Apple, Samsung, Amazon — they can do a lot to aid the education system, but they’re powerless to fix it. That starts at home.
Sports.
Adam Holstein (Twitter handle: @AdamgHol24) brings up the problem of sports, and the enormous influence it has over public education. “Kids have no dreams besides being professional athletes, they need more to dream of than throwing a ball”
Holstein is absolutely correct. Playing high school football was one of the great memories of my life. I lived for Thursday night pep rallies and Friday game day. Unfortunately, I wasn’t good enough to play NFL ball. Only later in life have I found out that that isn’t something I should be ashamed of. The reality is that most kids aren’t good enough, and even some that are, will never get that opportunity.
As we shared in a recent post, the odds are truly stacked against you ever getting one of the 224 slots in the NFL draft. And even if you do, you’ve got to compete against the seasoned vets just for a spot on the team.

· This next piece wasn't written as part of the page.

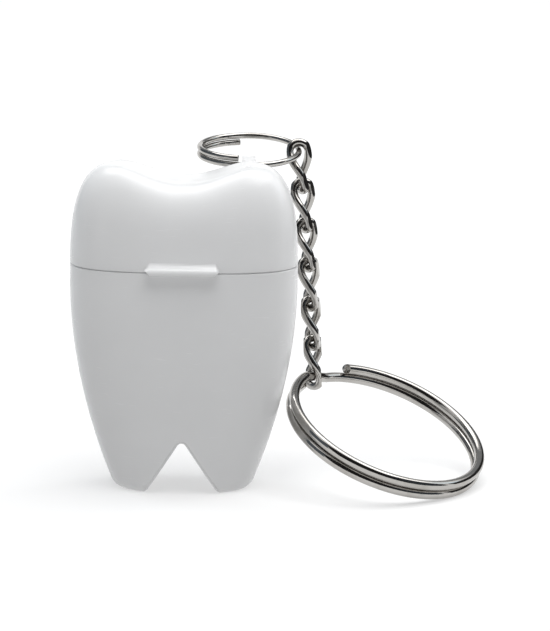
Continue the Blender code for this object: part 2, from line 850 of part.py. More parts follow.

A minuscule amount of kids — even if they start on their college football teams — will ever get a chance to play on Sunday, and the same is true for pretty much every professional sport. Yet each year, parents, coaches, and school administrators place their sports teams’ performances ahead of what is happening in the classroom. High school athletes are almost treated like pros now, and it makes the kids believe a lot of false hopes in their own abilities.
In Summary
Until society starts to take education’s greatest challenges seriously, nothing will improve. One thing is certain: overcoming these obstacles will not be done by placing all, or even half, the burden on the backs of the overworked, burned-out, unsupported teacher. Until parents, politicians and school administrators start seeing their role in this and start looking beyond the validity of test scores, we’ll continue to circle the drain as a society. It’s bleak to think about, yes, but sometimes the only way of finding success is to realize just how far away from it you truly are.